When George Lucas set out to make Star Wars, the influence of classic cinema was never far from his mind. "Star Wars films are basically silent movies," he once commented and every one of his movies had that influence from the silent era. One could point to Metropolis as the chief silent film influence on Star Wars, giving us a look at everything ranging from C-3PO to Coruscant, but there are so many others, too. Girl Shy is definitely among them, and The Phantom Menace owes it some of its best bits.

In fact, one can draw a straight line between the poor boy that Harold Lloyd plays in Girl Shy and Jar Jar Binks. Their journeys are similar in that they're both sort of clumsy oafs that have a hard time fitting in. Jar Jar moves like the silent film star, too. Virtually everything Lucas does is informed by some idea from some part of stories that have come before and there's a strain of Lloyd's Girl Shy character running all through Jar Jar. By the end of their respective films, they both find their strength and overcome much of their clumsiness to be successful. For Harold, it's to get the girl. For Jar Jar, it's to save the Naboo.

And they both do it in the most ridiculous ways.

Shot for Shot

During the major climax of Girl Shy, Harold Lloyd is racing across town to stop a wedding. The comedy is absurdist slapstick, pairing clumsiness with feats of impossible derring-do. Instances of happenstance and coincidence build up through the chase and lead Lloyd to add elements of danger to what should be a simple instance of getting from point A to point B. At one point, he's mistaken for a bootlegger and the police chase him, shooting at him all the while. To evade them, he is hooked by a tree branch that deposits him on a horse that brings him back into the city. There, he manages to find himself atop a runaway, electric trolley.

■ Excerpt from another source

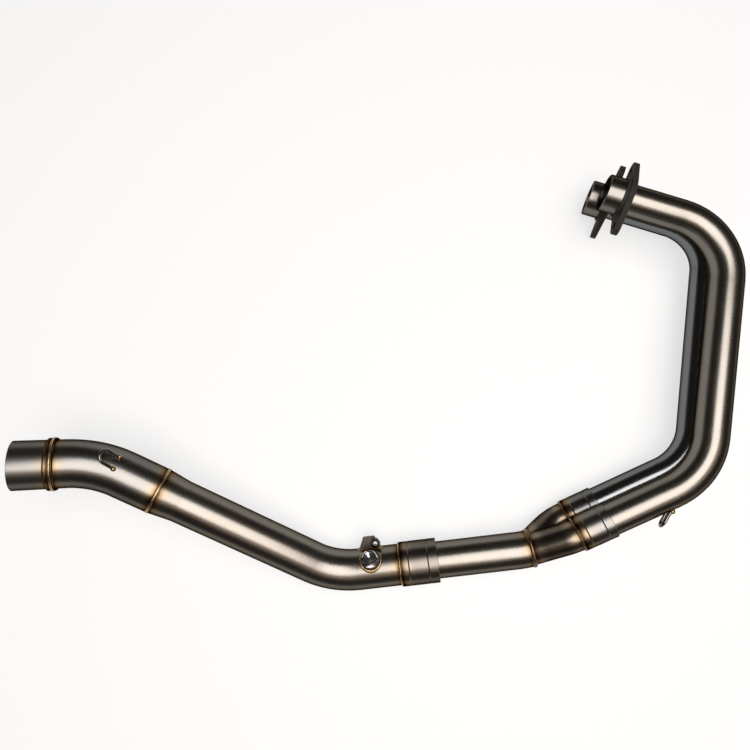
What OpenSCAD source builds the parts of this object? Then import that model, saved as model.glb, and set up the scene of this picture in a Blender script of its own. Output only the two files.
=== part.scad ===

On the top of that trolley car was that electric pole that tied it to the power lines and Lloyd found himself dangling from one spot to another on it until he was deposited in another car. At another point, Lloyd takes over a stagecoach and is forced to fend off the driver of said coach with nothing but his clumsiness. The intercutting between the wedding and the chase was revolutionary in 1924, but Lucas perfected intercutting sequence to an art in The Phantom Menace, bringing no less than four distinct situations to bear simultaneously. This breathless level of slapstick in a tense and exciting sequence is an exact mirror of Jar Jar's role in the Battle of Naboo with many of the same shots repeated verbatim.

There's a moment where Lloyd is trying to climb up the back of a fire truck, but his only purchase is the fire hose. He pulls and pulls but ends up just falling right off the back with the fire hose falling along with him. Jar Jar does the same thing as he climbs up onto the back of one of the Gungan carts and lets loose a store of oversized boomas. The trolley situation is repeated shot for shot, even at the exact same angle, with Jar Jar dangling from the barrel of one of the Trade Federation's Armored Assault Tanks. At another point, Jar Jar commandeers control of one of these runaway tanks in much the same fashion as Harold Lloyd dealing with the stage coach and Jar Jar dispatches the driver in a similarly clumsy fashion.

The Genius of Lucas

Everyone says The Phantom Menace is the most kid-friendly of the Star Wars films and it's hard to argue. It has the most slapstick comedy in it, it has the youngest central characters, and it is the one with the most clowning, thanks to Jar Jar. When you look at the sort of father George Lucas must have been, his kids would have likely been raised on these sorts of slapsticky silent films. Taking a character created to be that lovable but clumsy clown for the kids and putting him through the paces of classic silent film routines like those from Girl Shy make a lot of sense. This isn't the only one, either. There are bits from Buster Keaton and Charlie Chaplin peppered in throughout the film. Even the Three Stooges get a nod during the podrace.

I can attest to the fact that, as a film nerd father, my kids see that direct line between silent films and Jar Jar Binks and his role in The Phantom Menace. I'm not saying you or your kid needs to be a film scholar to enjoy the opening installment of the Skywalker saga, but I am saying it certainly makes an already great experience richer.

Girl Shy

Though Girl Shy isn't as perfect a romantic comedy as Chaplin's City Lights or as famous as Lloyd's most well-known film, Safety Last, it's a charming picture on its own with a lot of inventive work in the storytelling and character work. The stunts are breathtaking, particularly that trolley sequence. It's worth your time as a cineaste to give it a watch if you've never seen it. And by watching it, my hope is that it will deepen your understanding and care for The Phantom Menace.

Girl Shy is currently released through The Criterion Collection. It was streaming on the soon-to-be-defunct Filmstruck and, presumably, will come back on Criterion's new dedicated channel sometime next year.